CONNECTING WITH LIFE:
There is much that we, as global citizens, need to repent of in this Lenten season. The increasing fragmentation of our world along religious, political, economic and racial lines, and the disconnect between humanity and the rest of creation are all destructive forces that have no need to exist. Somehow we need to learn that we are all welcomed into the community of God’s grace and love, and that our wellbeing depends on us recognising our connectedness. Certainly, when we place Christ’s message of the availability of God’s Reign alongside the events of his baptism and temptation, we cannot help but recognise that his message was inclusive of all of humanity, but also of all of creation. The Lenten disciplines are all useful ways for us to re-orient our lives around God’s Reign, and live out the truth of our connectedness. Fasting teaches us to “live simply so that others may simply live” and provides a discipline of restraint that could potentially keep us from over-consumption of the world’s resources, and from the fight for resources that so often leads to war and violence. Giving – of time, abilities, and resources – teaches us generosity and sharing, and grows compassion and thankfulness, which strengthen our ability to be peaceful, loving, and welcoming people. Prayer teaches us that our quest for power is futile, that we cannot be our own gods, and that the most effective power is that which is shared and given away. If we will allow these disciplines, and the Lenten vision of a unified creation, to shape our lives, this journey can transform us into true participants in God’s saving mission, and, through us, help to bring some measure of peace and healing to our communities and our world.

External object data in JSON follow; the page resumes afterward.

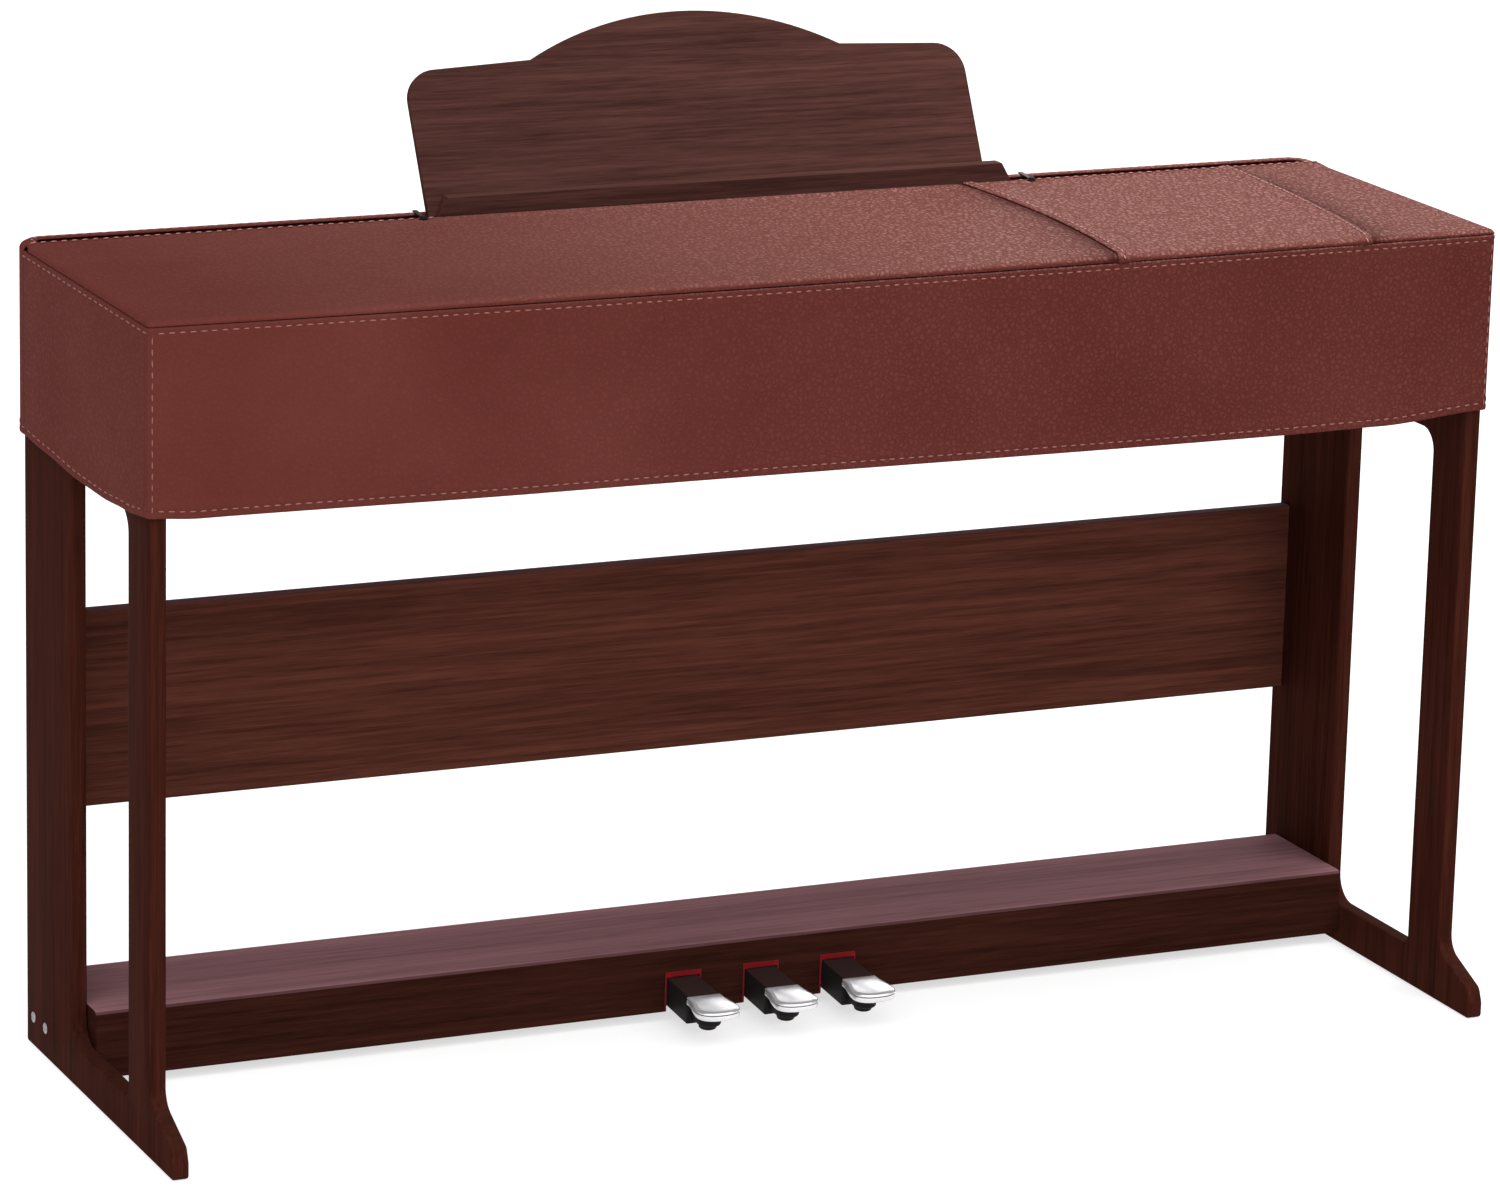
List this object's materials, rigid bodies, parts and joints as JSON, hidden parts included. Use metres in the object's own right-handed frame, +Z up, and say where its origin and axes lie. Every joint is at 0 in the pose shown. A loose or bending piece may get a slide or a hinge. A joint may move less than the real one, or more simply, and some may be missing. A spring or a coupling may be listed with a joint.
{
  "type": "fitted piano cover on a digital piano",
  "caption": "Sewn leathercloth cover fitted over the case of a digital piano, with a slit for its music rest, on the piano's framed stand with sprung pedals.",
  "frame": {"origin": "on the floor, under the middle of the whole object's box", "axes": "+X to the player's right along the piano, +Y from the player's side to the back, +Z up"},
  "size_m": [1.383, 0.5208, 0.9579],
  "materials": {
    "leathercloth": "grained satin",
    "stand_wood": "dark stain, satin",
    "rest_wood": "walnut, satin",
    "black_plastic": "satin",
    "polished_metal": "polished",
    "felt": "felt"
  },
  "bodies": {
    "piano": {"top_panel_left": "leathercloth", "top_panel_middle": "leathercloth", "top_panel_right": "leathercloth", "front_panel": "leathercloth", "end_panel_left": "leathercloth", "end_panel_right": "leathercloth", "rear_panel": "leathercloth", "hook_left": "black_plastic", "hook_right": "black_plastic", "button_left": "black_plastic", "button_right": "black_plastic", "piano_case": "stand_wood", "side_frame_left": "stand_wood", "side_frame_right": "stand_wood", "back_board": "stand_wood", "pedal_box": "stand_wood", "music_rest_board": "rest_wood", "music_rest_ledge": "rest_wood", "felt_left": "felt", "felt_middle": "felt", "felt_right": "felt", "screw_left_rear": "polished_metal", "screw_left_fore": "polished_metal", "screw_right_rear": "polished_metal", "screw_right_fore": "polished_metal"},
    "pedal_left": {"pedal_lever_left": "black_plastic", "pedal_cap_left": "polished_metal"},
    "pedal_middle": {"pedal_lever_middle": "black_plastic", "pedal_cap_middle": "polished_metal"},
    "pedal_right": {"pedal_lever_right": "black_plastic", "pedal_cap_right": "polished_metal"}
  },
  "joints": [
    {"name": "pedal_left_press", "type": "hinge", "parent": "piano", "child": "pedal_left", "pos_m": [-0.0655, 0.05, 0.04], "axis": [1, 0, 0], "range_deg": [0, 4], "stiffness_Nm_per_rad": 12, "springref_deg": -2.86},
    {"name": "pedal_middle_press", "type": "hinge", "parent": "piano", "child": "pedal_middle", "pos_m": [0.018, 0.05, 0.04], "axis": [1, 0, 0], "range_deg": [0, 4], "stiffness_Nm_per_rad": 12, "springref_deg": -2.86},
    {"name": "pedal_right_press", "type": "hinge", "parent": "piano", "child": "pedal_right", "pos_m": [0.1015, 0.05, 0.04], "axis": [1, 0, 0], "range_deg": [0, 4], "stiffness_Nm_per_rad": 12, "springref_deg": -2.86}
  ]
}
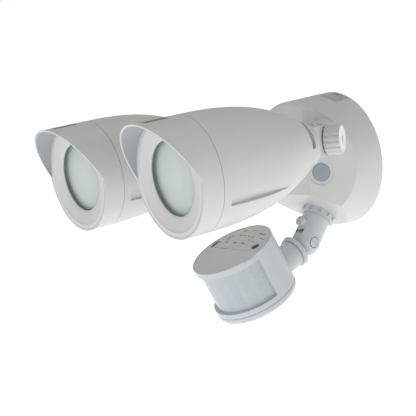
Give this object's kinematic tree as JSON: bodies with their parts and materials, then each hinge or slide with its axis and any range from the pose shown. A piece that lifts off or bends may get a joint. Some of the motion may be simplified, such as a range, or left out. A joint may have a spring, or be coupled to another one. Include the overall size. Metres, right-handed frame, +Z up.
{
  "type": "twin-head security floodlight with motion sensor",
  "caption": "Wall light with hooded LED lamp heads on clamped swivel necks and a pitched motion sensor head on a jointed arm.",
  "frame": {"origin": "centre of the mounting plate's back face, on the wall plane", "axes": "+Z up, -Y away from the wall along the lamps, +X towards the lamp that is nearer in the picture"},
  "size_m": [0.2506, 0.267, 0.197],
  "materials": {
    "painted_housing": "off-white satin powder coat",
    "sensor_plastic": "cool white moulded plastic",
    "lens_plastic": "milky translucent polyethylene",
    "glass": "frosted back face, green edge",
    "bezel": "off-white satin powder coat",
    "knob_plastic": "off-white moulded nylon",
    "knob_cap": "white moulded cap",
    "plug_rubber": "blue-grey moulded plug",
    "gasket": "black foam rubber",
    "zinc_steel": "zinc plated",
    "heat_sink": "die-cast",
    "reflector": "vacuum metallised",
    "board_white": "white solder mask",
    "board_green": "green solder mask",
    "led": "yellow phosphor",
    "driver": "potted driver case",
    "terminal": "white terminal block",
    "label": "silver film with plain printed marks",
    "face": "light grey moulded face",
    "dark": "dark moulded inlay"
  },
  "bodies": {
    "base": {"canopy_housing": "painted_housing", "canopy_gasket": "gasket", "mounting_plate": "zinc_steel", "canopy_screws": "zinc_steel", "access_plugs": "plug_rubber", "led_driver": "driver", "terminal_block": "terminal", "rating_label": "label", "sensor_locknut": "sensor_plastic"},
    "right_mount": {"right_neck": "painted_housing", "right_neck_nut": "zinc_steel", "right_pivot_bolt": "zinc_steel"},
    "right_knob": {"right_knob": "knob_plastic", "right_knob_cap": "knob_cap"},
    "right_arm": {"right_swivel_arm": "painted_housing", "right_swivel_nut": "zinc_steel"},
    "right_lamp": {"right_lamp_body": "painted_housing", "right_hood": "painted_housing", "right_badge": "dark", "right_bezel": "bezel", "right_glass": "glass", "right_gasket": "gasket", "right_reflector": "reflector", "right_led_board": "board_white", "right_led": "led", "right_heat_sink": "heat_sink"},
    "left_mount": {"left_neck": "painted_housing", "left_neck_nut": "zinc_steel", "left_pivot_bolt": "zinc_steel"},
    "left_knob": {"left_knob": "knob_plastic", "left_knob_cap": "knob_cap"},
    "left_arm": {"left_swivel_arm": "painted_housing", "left_swivel_nut": "zinc_steel"},
    "left_lamp": {"left_lamp_body": "painted_housing", "left_hood": "painted_housing", "left_badge": "dark", "left_bezel": "bezel", "left_glass": "glass", "left_gasket": "gasket", "left_reflector": "reflector", "left_led_board": "board_white", "left_led": "led", "left_heat_sink": "heat_sink"},
    "sensor_arm": {"sensor_arm": "sensor_plastic", "sensor_arm_nut": "zinc_steel", "arm_lock_screw": "zinc_steel", "elbow_screw": "zinc_steel"},
    "sensor_link": {"sensor_link": "sensor_plastic"},
    "sensor_head": {"sensor_housing": "sensor_plastic", "sensor_bottom_cap": "sensor_plastic", "sensor_lens": "lens_plastic", "sensor_face": "face", "sensor_label": "label", "sensor_board": "board_green", "pyro_sensor": "zinc_steel"},
    "time_dial": {"time_dial": "dark"},
    "mode_switch": {"mode_switch": "dark"}
  },
  "joints": [
    {"name": "right_neck_turn", "type": "hinge", "parent": "base", "child": "right_mount", "pos_m": [0.03838, -0.04473, 0.0245], "axis": [0.5548, -0.832, 0], "range_deg": [-20, 12]},
    {"name": "right_tilt", "type": "hinge", "parent": "right_mount", "child": "right_arm", "pos_m": [0.06748, -0.07341, 0.0245], "axis": [0.832, 0.5548, 0], "range_deg": [-25, 15]},
    {"name": "right_lamp_turn", "type": "hinge", "parent": "right_arm", "child": "right_lamp", "pos_m": [0.07644, -0.23988, 0.0154], "axis": [-0.0174, -0.9976, -0.0663], "range_deg": [-20, 20]},
    {"name": "right_clamp_knob", "type": "hinge", "parent": "right_mount", "child": "right_knob", "pos_m": [0.06748, -0.07341, 0.0245], "axis": [0.832, 0.5548, 0], "range_deg": [0, 270]},
    {"name": "left_neck_turn", "type": "hinge", "parent": "base", "child": "left_mount", "pos_m": [-0.03838, -0.04473, 0.0245], "axis": [0.5548, 0.832, 0], "range_deg": [-20, 12]},
    {"name": "left_tilt", "type": "hinge", "parent": "left_mount", "child": "left_arm", "pos_m": [-0.06748, -0.07341, 0.0245], "axis": [0.832, -0.5548, 0], "range_deg": [-25, 15]},
    {"name": "left_lamp_turn", "type": "hinge", "parent": "left_arm", "child": "left_lamp", "pos_m": [-0.07644, -0.23988, 0.0154], "axis": [-0.0174, 0.9976, 0.0663], "range_deg": [-20, 20]},
    {"name": "left_clamp_knob", "type": "hinge", "parent": "left_mount", "child": "left_knob", "pos_m": [-0.06748, -0.07341, 0.0245], "axis": [0.832, -0.5548, 0], "range_deg": [0, 270]},
    {"name": "sensor_arm_turn", "type": "hinge", "parent": "base", "child": "sensor_arm", "pos_m": [0, -0.02822, -0.04788], "axis": [0, -0.6157, -0.788], "range_deg": [-15, 15]},
    {"name": "sensor_elbow", "type": "hinge", "parent": "sensor_arm", "child": "sensor_link", "pos_m": [0, -0.04792, -0.07309], "axis": [1, 0, 0], "range_deg": [-10, 22]},
    {"name": "sensor_head_turn", "type": "hinge", "parent": "sensor_link", "child": "sensor_head", "pos_m": [0, -0.04792, -0.07309], "axis": [0, -0.9135, -0.4067], "range_deg": [-25, 25]},
    {"name": "time_dial_turn", "type": "hinge", "parent": "sensor_head", "child": "time_dial", "pos_m": [0.02626, -0.12664, -0.06116], "axis": [0, -0.4067, 0.9135], "range_deg": [-135, 135]},
    {"name": "mode_switch_slide", "type": "slide", "parent": "sensor_head", "child": "mode_switch", "axis": [0, -0.9135, -0.4067], "range_m": [-0.0022, 0.0022]}
  ]
}
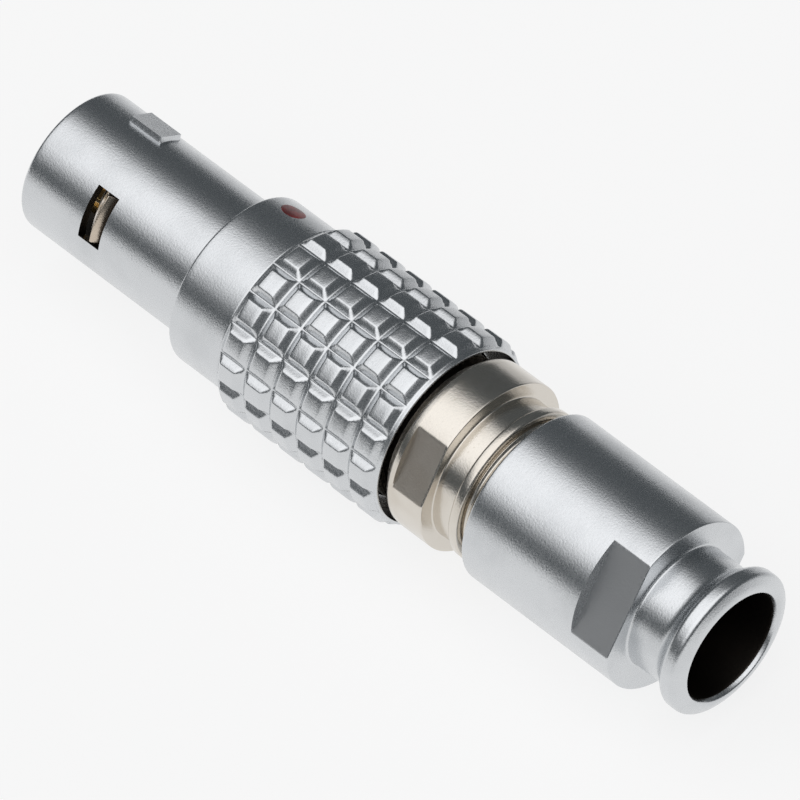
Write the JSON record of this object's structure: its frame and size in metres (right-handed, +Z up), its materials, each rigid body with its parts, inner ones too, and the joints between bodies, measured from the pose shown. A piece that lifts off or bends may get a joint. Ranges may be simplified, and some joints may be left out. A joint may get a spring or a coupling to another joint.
{
  "type": "push pull circular connector plug",
  "caption": "Straight push pull circular connector plug with a keyed nose, latch windows, toothed grip, flatted collar and screw-on cable clamp nut.",
  "frame": {"origin": "on the surface the plug rests on, under the middle of its length and width", "axes": "+X runs along the plug towards the mating tip, +Z is up; the plug lies on one row of its grip teeth with its axis level"},
  "size_m": [0.0398, 0.0094, 0.0095],
  "materials": {
    "satin_chrome_shell": "satin chrome plate on turned brass",
    "red_index": "gloss red lacquer",
    "nickel_sleeve": "bright nickel plate on turned brass",
    "nickel_finger": "bright nickel plate on spring brass",
    "dark_insulator": "moulded engineering plastic",
    "bushing_metal": "nickel plate on brass",
    "collet_metal": "nickel plate on slotted brass",
    "satin_chrome_nut": "satin chrome plate on turned brass, fine turning marks",
    "gold_contact": "gold plate on turned brass"
  },
  "bodies": {
    "core": {"latch_sleeve": "nickel_sleeve", "half_bushing_a": "bushing_metal", "half_bushing_b": "bushing_metal", "contact_insulator": "dark_insulator", "pin_contact_1": "gold_contact", "pin_contact_2": "gold_contact", "pin_contact_3": "gold_contact", "pin_contact_4": "gold_contact", "pin_contact_5": "gold_contact", "pin_contact_6": "gold_contact", "pin_contact_7": "gold_contact"},
    "outer_shell": {"outer_shell": "satin_chrome_shell", "index_dot": "red_index"},
    "latch_finger_a": {"latch_finger_a": "nickel_finger"},
    "latch_finger_b": {"latch_finger_b": "nickel_finger"},
    "cable_collet": {"cable_collet": "collet_metal"},
    "back_nut": {"back_nut": "satin_chrome_nut"}
  },
  "joints": [
    {"name": "shell_pull", "type": "slide", "parent": "core", "child": "outer_shell", "axis": [-1, 0, 0], "range_m": [0, 0.0008], "stiffness_N_per_m": 1500},
    {"name": "finger_a_flex", "type": "hinge", "parent": "core", "child": "latch_finger_a", "pos_m": [0.0082, 0.00229, 0.0063], "axis": [0, 0.5592, -0.829], "range_deg": [0, 4.8], "stiffness_Nm_per_rad": 0.001},
    {"name": "finger_b_flex", "type": "hinge", "parent": "core", "child": "latch_finger_b", "pos_m": [0.0082, -0.00229, 0.0032], "axis": [0, -0.5592, 0.829], "range_deg": [0, 4.8], "stiffness_Nm_per_rad": 0.001},
    {"name": "collet_travel", "type": "slide", "parent": "core", "child": "cable_collet", "axis": [-1, 0, 0], "range_m": [-0.0005, 0.0015]},
    {"name": "nut_turn", "type": "hinge", "parent": "cable_collet", "child": "back_nut", "pos_m": [-0.0121, 0, 0.00475], "axis": [-1, 0, 0], "range_deg": [-360, 1080]}
  ],
  "couplings": [
    {"joint": "finger_a_flex", "follows": "shell_pull", "rad_per_m": 104.7},
    {"joint": "finger_b_flex", "follows": "shell_pull", "rad_per_m": 104.7},
    {"joint": "nut_turn", "follows": "collet_travel", "rad_per_m": 12566}
  ]
}
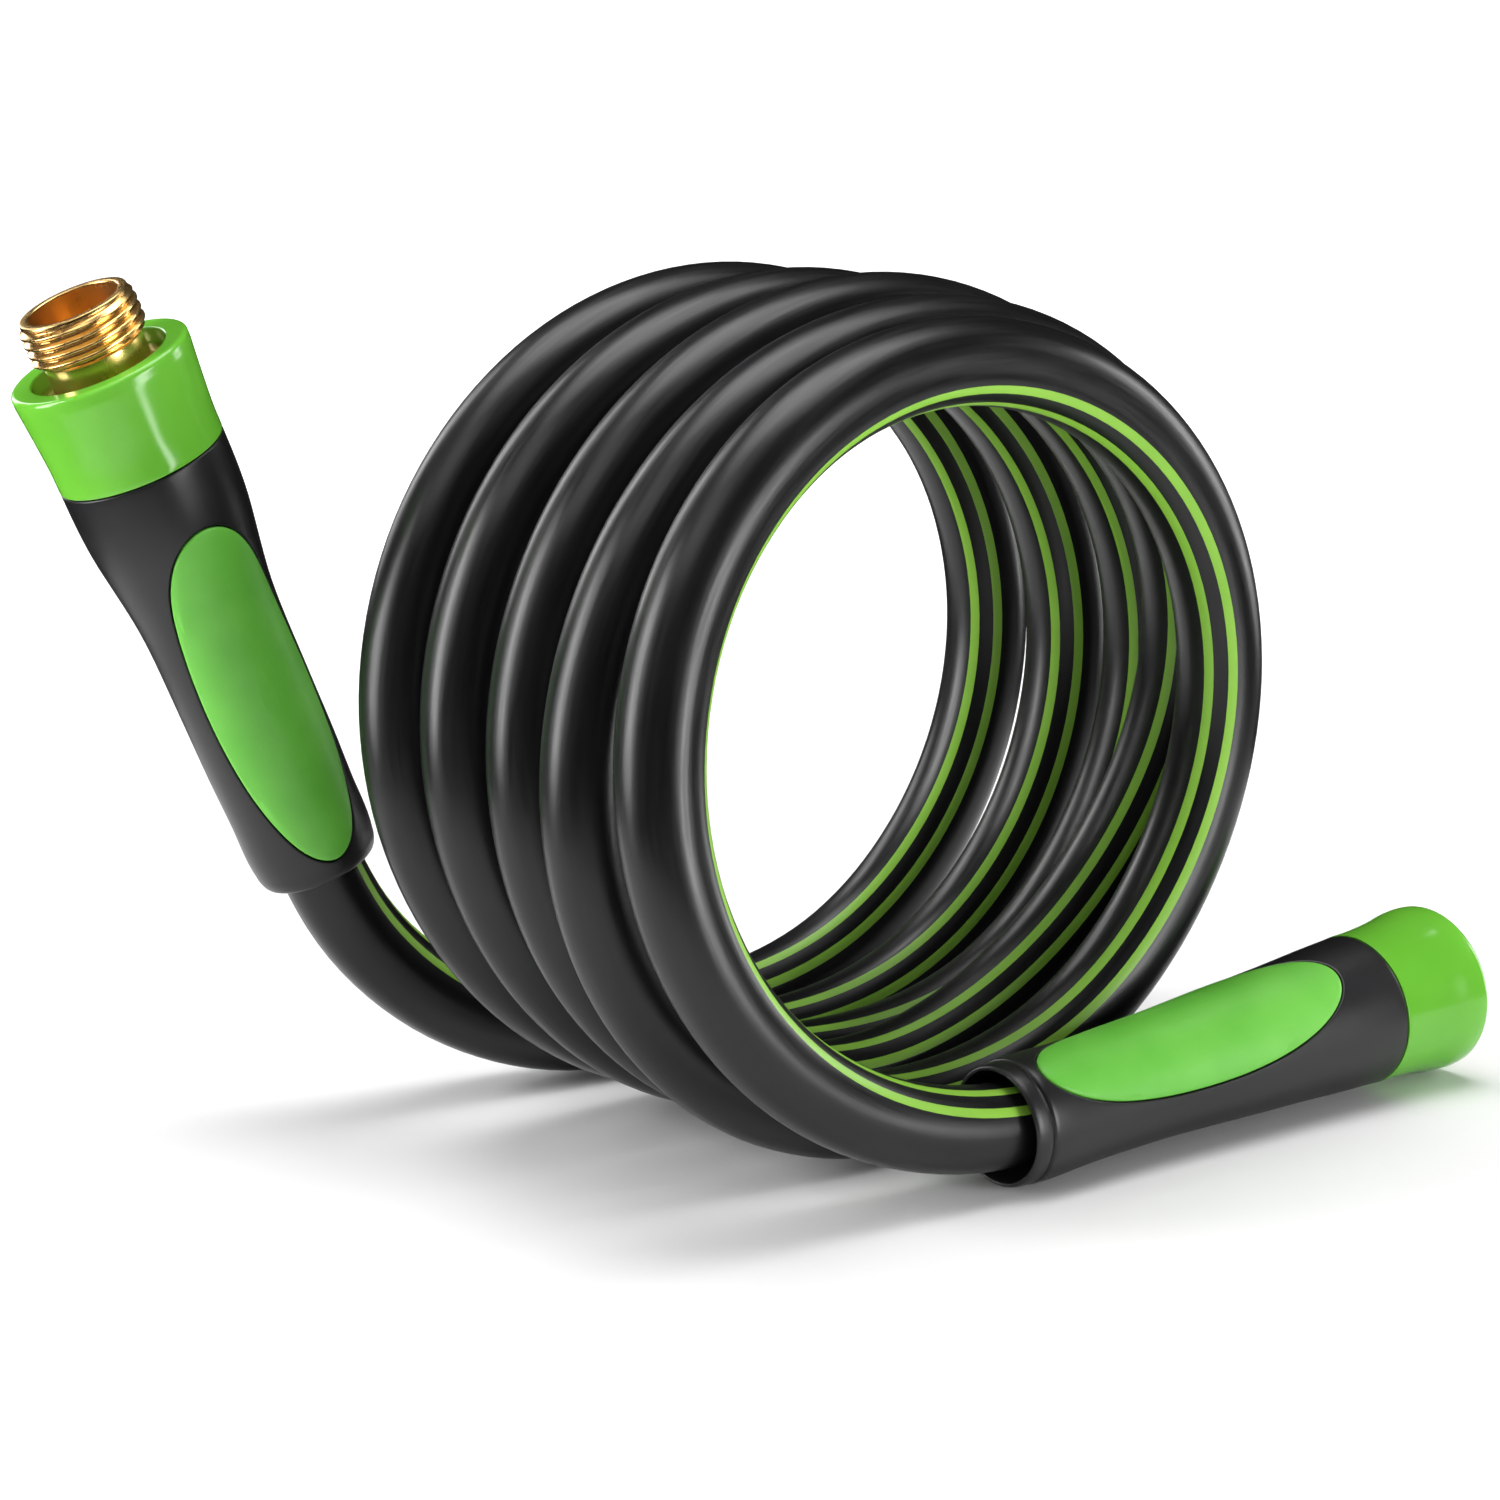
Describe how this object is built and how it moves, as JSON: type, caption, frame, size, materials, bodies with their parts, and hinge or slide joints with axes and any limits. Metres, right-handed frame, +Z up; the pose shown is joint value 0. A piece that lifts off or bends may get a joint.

As local communities and as individuals we have two choices when it comes to how we will live. The first is to keep ourselves separate from those who are different from us, from our environment, and from the big issues that face our world. The second is to “think globally, but act locally,” recognising that what we do affects others, and what happens to others happens to us. It takes deliberate work to shift our awareness away from our own perspectives and concerns to our connectedness with all of creation, but it’s a life-giving shift to make. When we begin to live as citizens of God’s inter-connected Reign, we start to experience the healing that comes from embracing our neighbours as friends, and from caring for our world and its creatures as companion recipients of God’s grace. Once this vision has settled into our souls, we begin to recognise that the smallest of acts can have massive healing consequences. We begin to recognise that small acts of care and generosity contribute to world peace. We discover that kindness expressed in word, action – or even just a smile – makes our world safer. We start to find that caring for our corner of the earth can help to address issues of climate change, and that learning simplicity can help in reducing our over-consumption. It’s the small acts, connected and shared, that can have a huge impact – which is why Jesus preached his message to small groups, and called individuals to follow – all of which ultimately resulted in a global community numbering in the billions which could, if we choose it, make a massive difference in helping to heal our world.